The Post intimates that Black Americans have long contended that the criminal justice system devalues black lives by allowing black killings to go unpunished. I disagree. I’ll offer that it is the black community itself that devalues black life with high rates of abortion, by settling disputes with violence, taking property by force and intimidating the neighborhood to protect gang and drug turf all the way to not cooperating once police arrive. The better question for the Post to have pursued would have been to ask what kind of human would witness a murder and not be able to appeal to their better angels and assist police in the apprehension and prosecution of the suspect? It isn’t the police and prosecutors who devalue human life. It is members of the black community. It’s not race, It’s cultural in nature.

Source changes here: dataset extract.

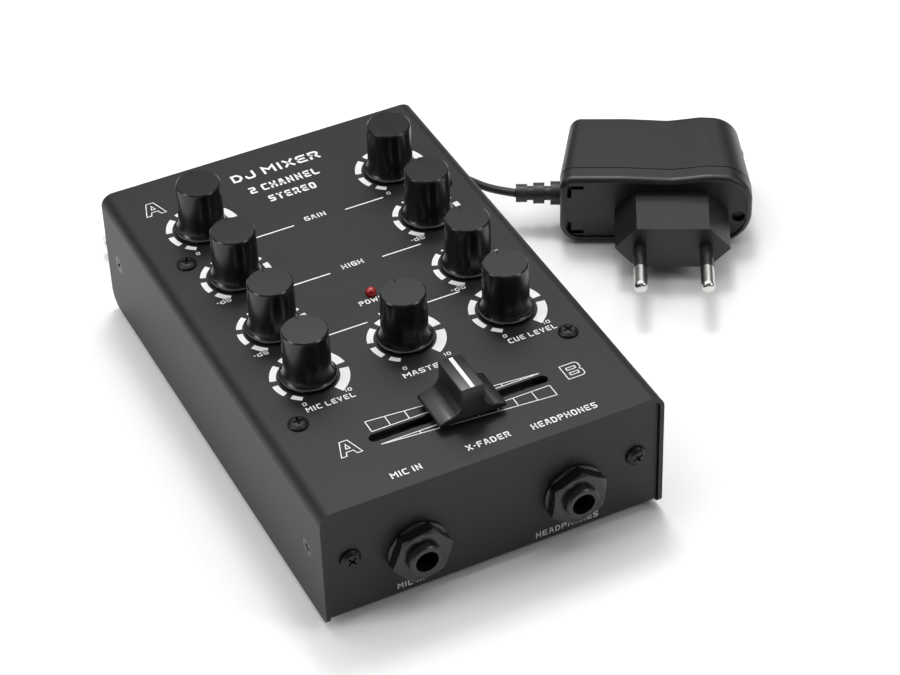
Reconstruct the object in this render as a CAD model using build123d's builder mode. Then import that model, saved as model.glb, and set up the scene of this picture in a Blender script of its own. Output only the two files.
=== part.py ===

The reason for the higher clearance rate of white murders is simple but hard for people playing identity politics to stomach. Culturally, whites are more cooperative with police in murder investigations. Period. Citing police indifference about black murders is without empirical foundation.  

As a former homicide detective and then shift commander of the same division in the Milwaukee Police Department my experiences mirror that of police officials in Chicago. It is very hard to solve murders without community help. The first question that a prosecuting attorney wants to know is how solid the witnesses are, and will they be around at trial.  Many cases have been dropped against a suspect because they fall apart by the time the trial commences. Witnesses can’t be located, or they become reluctant or change their story. It’s not worth risking an acquittal because of too much doubt created by the defense about the witness testimony. It is better to leave the case unsolved in the hopes of a break in the case like new witnesses or new information coming to light.

Until the black community has a heart to heart with itself about the cultural degradation of the underclass that has permeated its fabric, murders will go unsolved.

David A. Clarke Jr is former Sheriff of Milwaukee County, WI and Distinguished Chair of American Law and Culture at the Capital Research Center in Washington D.C.